I will focus on three main categories:

  • Reasons -> What has brought me to this point? Why am I currently convinced the path chosen by me is the best one? Do I feel like there are any areas that differ in major way across the curricula?..
  • Benefits -> How can I make the most out of this? In what way might my different experience contribute to my Studies and Teaching in Scotland? Do I compare the two countries and see any major areas that could be improved by applying something from my home country?..
  • Goals & Future -> Where and how do I want to apply the variety my experience can offer? How do I picture the future of my personal career?..

I am aware these all will be changing and alternating, as I have only just started my first year. However, I believe it may be interesting to be able to track the development of my viewpoints and also to use this as a platform for gathering the distinctions in approaches to teaching which I notice as I go.


It may surprise some that I mention “Different educational system” as a reason for me pursuing the career here, in Scotland. Why would I make it harder and force myself to get used to something unfamiliar? Whether I’m thinking of teaching one day back in my country or rather spending the rest of my life here; the way pupils seem to be taught in the UK is, in my opinion, so much more efficient. Attention is paid to kids enjoying learning and yet certain goals keep being set that need to be achieved.
In my country, children are from their very first stage tested so frequently that some days we end up having up to 5 exams during that one teaching day. I don’t need to elaborate on that argument, I believe.
I don’t want it to sound like I’ve run away from a challenge, (meaning me, becoming the person who would change the system in the Czech Republic towards the better) it is more that I want to be educated somewhere, where I believe the values are set in a clearer and overall more improved manner. Because at the end of the day, knowing what is wrong doesn’t necessarily mean I would know how to go about it to get it right.

That being said, there certainly are areas in which my home country may be a little bit ahead (although, I am yet to discover these). That is where I believe my knowledge of two different approaches shall come in handy and I could apply to my teaching practice the more appropriate one.

On another note, I would be lying if I said I was not gaining anything from this on personal level. As much as I want to keep this professional, it is the truth that student life is loads more enjoyable here. I am not talking only about night-time activities at the Union; the community that is already forming within the university, the school and the course makes me feel like I am in a competitive, yet extremely collegial environment. Comparing that to my country, it is something I had never experienced before.

Lastly, how I want to come out of this. As of right now, I am going to focus all my attention to getting an in-depth knowledge of the Curriculum, improving my language skills (with special attention to academic writing and English terminology in Maths and Sciences, as that is something I have never encountered before, therefore I am fully aware the field will be challenging for me) and I definitely want to keep improving my Spanish.
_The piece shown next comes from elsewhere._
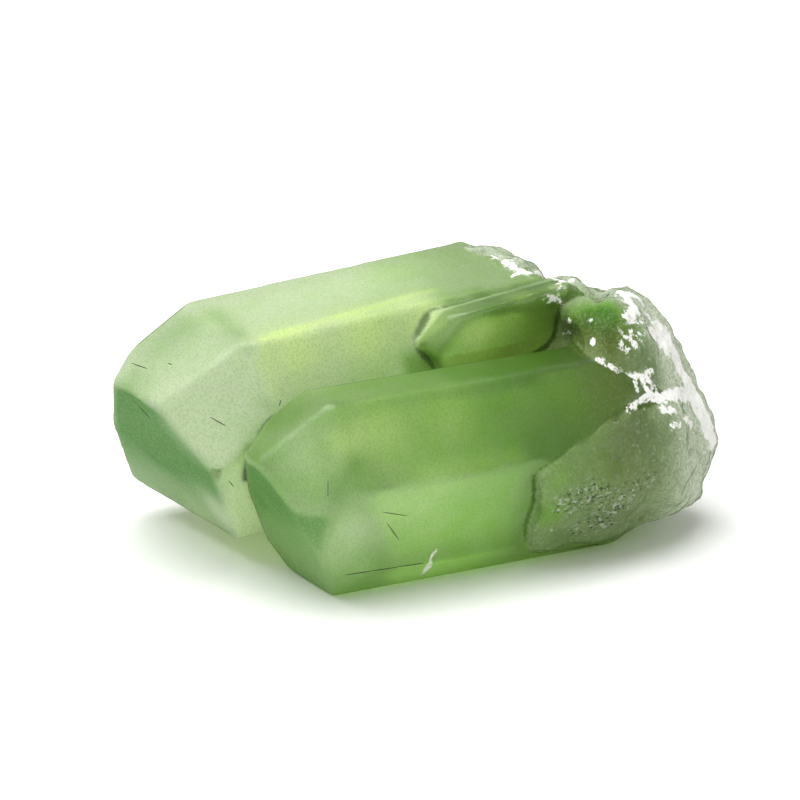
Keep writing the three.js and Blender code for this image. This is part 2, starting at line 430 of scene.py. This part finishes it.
# Where the tones change, in millimetres along the group, across it and up it. A pair is where a
# soft change starts and ends, and for the pale tones it is the tone at the tips and at the break
tones = {
    "paleAlong": (-12.0, 8.0),
    "bigPale": (0.95, 0.50),
    "frontPale": (0.46, 0.08),
    "smallPale": (0.75, 0.0),
    "paintedTopLight": 0.05,
    "topFaces": (0.90, 0.98),
    "brokenPale": 0.15,
    "rimPale": 0.75,
    "frontAcross": (2.3, 3.0),
    "frontLean": 0.35,
    "frontLevel": 3,
    "smallAcross": (3.3, 3.6),
    "smallUp": (9.0, 9.4),
    "smallAlong": (-2.5, -1.8),
    "ledgeAcross": (4.95, 5.2),
    "ledgeUp": (10.45, 10.65),
    "shadeDown": (0.05, 0.30),
    "shadeLeft": (0.30, 0.55),
    "shadeUp": (0.5, 6.0),
    "shadeLeast": 0.60,
    "oliveAlong": (0.0, 8.0),
    "oliveSooner": 4,
    "oliveLater": 3.0,
    "oliveLaterUp": 10.4,
    "oliveBig": 0.25,
    "oliveTopFade": 0.8,
    "oliveTop": (12.2, 12.9),
    "rimAlong": (8.5, 12.5),
    "rimLean": 0.12,
    "rimTopPart": 0.8,
    "rimTop": (11.0, 12.6),
    "darkOnPale": 0.5,
    "darkOnShade": 0.75,
    "darkOnFrost": 1.3,
    "paleOnShade": 0.5,
    "glowOnShade": 0.5,
}

# How the crystal passes and scatters light. A cover is how fully a tone hides what is under it
peridot = {
    "ior": 1.67,
    "absorbTint": (0.70, 0.90, 0.15),
    "absorbDensity": 72.0,
    "transmission": 0.96,
    "paleVeil": 0.40,
    "specular": 0.0,
    "faceRough": 0.36,
    "brokenRough": 0.60,
    "crustRough": 0.9,
    "brokenClear": 0.65,
    "glowClear": 0.6,
    "shadeClear": 0.35,
    "shadeCover": 0.95,
    "brokenCover": 0.75,
    "chipCover": 0.6,
    "crumbCover": 0.7,
    "creaseCover": 0.85,
    "creaseSolid": 0.7,
    "rimFacing": (0.72, 0.98),
    "rimCover": 0.95,
    "crustEdge": (0.07, 0.01),
    "shadowLineEdge": (0.06, -0.02),
    "chipBump": 0.22 * mm,
    "frostBump": 0.02 * mm,
    "frostStrength": 0.35,
}

# Noise in the material: the size, detail and roughness of the noise, the noise values between
# which a pattern changes, and what it gives at each of the two (0 and 1 unless it says so)
patterns = {
    "crustEdge": dict(size=0.45 * mm, detail=5.0, rough=0.75, span=(0.3, 0.7), gives=(-0.15, 0.15)),
    "crustHoles": dict(size=0.3 * mm, detail=5.0, rough=0.8, span=(0.36, 0.43), gives=(0.25, 1.0)),
    "specks": dict(size=0.45 * mm, detail=3.0, rough=0.6, span=(0.70, 0.73)),
    "flecks": dict(size=0.4 * mm, detail=5.0, rough=0.75, span=(0.55, 0.59)),
    "lightCrumbs": dict(size=0.22 * mm, detail=3.0, rough=0.6, span=(0.56, 0.62)),
    "darkCrumbs": dict(size=0.26 * mm, detail=3.0, rough=0.6, span=(0.45, 0.37)),
    "shadowLineEdge": dict(size=0.6 * mm, detail=3.0, rough=0.6, span=(0.3, 0.7), gives=(-0.02, 0.02)),
    "paleBands": dict(size=1.2 * mm, detail=3.0, rough=0.5, span=(0.3, 0.7), gives=(-0.10, 0.10)),
    "darkDots": dict(size=0.11 * mm, detail=2.0, rough=0.6, span=(0.42, 0.66), gives=(0.0, 0.22)),
    "paleDots": dict(size=0.13 * mm, detail=2.0, rough=0.6, span=(0.45, 0.72), gives=(0.0, 0.12)),
    "darkChips": dict(size=0.7 * mm, detail=6.0, rough=0.8, span=(0.50, 0.62)),
    "fineChips": dict(size=0.16 * mm, detail=3.0, rough=0.7, span=(0.42, 0.62), gives=(0.0, 0.5)),
    "lightChips": dict(size=0.35 * mm, detail=6.0, rough=0.8, span=(0.54, 0.64)),
    "sheen": dict(size=1.6 * mm, detail=3.0, rough=0.5, span=(0.3, 0.7), gives=(-0.03, 0.03)),
    "chipRelief": dict(size=0.7 * mm, detail=5.0, rough=0.7),
    "frostRelief": dict(size=0.12 * mm, detail=2.0, rough=0.6),
}


def mergedCopy(node, name):
    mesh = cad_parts[node].data.copy()
    mesh.materials.clear()
    work = bmesh.new()
    work.from_mesh(mesh)
    bmesh.ops.remove_doubles(work, verts=work.verts, dist=shape["merge"])
    work.to_mesh(mesh)
    work.free()
    obj = bpy.data.objects.new(name, mesh)
    bpy.context.scene.collection.objects.link(obj)
    return obj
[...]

To anyone who has made it through to this point, thank you very much for reading.

4 thoughts on “A Czech student in Scotland. Why? ✈️

  1. Erika

    Thank you Barbara, it was a question I had in my head when we first met and now I understand…!

    I also think your ‘personal’ reasons for the move are as important (if not more??) than the ‘professional’ ones – who you become as a person impacts massively on who you become as a teacher. The experiences/challenges/fears/uncertainties that you experience as a Czech abroad give you skills and abilities that we could never teach you and these will definitely enhance your ability as a teacher too 🙂

    1. Barbara Post author

      Thank you for your response Erika, I really appreciate it!

      As far as the challenge as a whole, of me being a foreign student here, goes, I am very excited to experience it. And I am hoping to be able to spot and highlight as many of the ways how it could be beneficial for my teaching practice as possible. 🙂

  2. Derek Robertson

    Great respect for those who undertake such a challenge of studying in another country with English as their second language. Your Reasons, Goals and Benefits chart is an excellent way of framing your decision to come to study in Scotland. Your comment about your concern regarding Czech children being tested too much is one that is becoming very relevant to what is happening in Scotland what with recent Government pronouncements on National Testing: http://www.bbc.co.uk/news/uk-scotland-35237834
    Looking forward to reading more from you on your ePortfolio as the course progresses.

    1. Barbara Post author

      Thank you very much for your response and the link, it was an interesting read. I have been following the affair with NIF for a while and I must admit I still haven’t formed a clear opinion on how I feel about it. I do, to certain extent, agree that any standardized testing will inevitably, in some cases, lead to the said “teaching for testing”. However, if there realistically can be kept the overall assessment of individual pupils, which comprises of various aspects and is essentially produced by the teacher’s judgement, it does not necessarily have to mean a step back, does it?
      When I say Czech children are tested too much, I mean our grades are created SOLELY from written and oral exams, there is no assessment based on our performance during lessons and very few opportunities for interactive/presented work.
      I assume, to that point National Testing would not get (hopefully).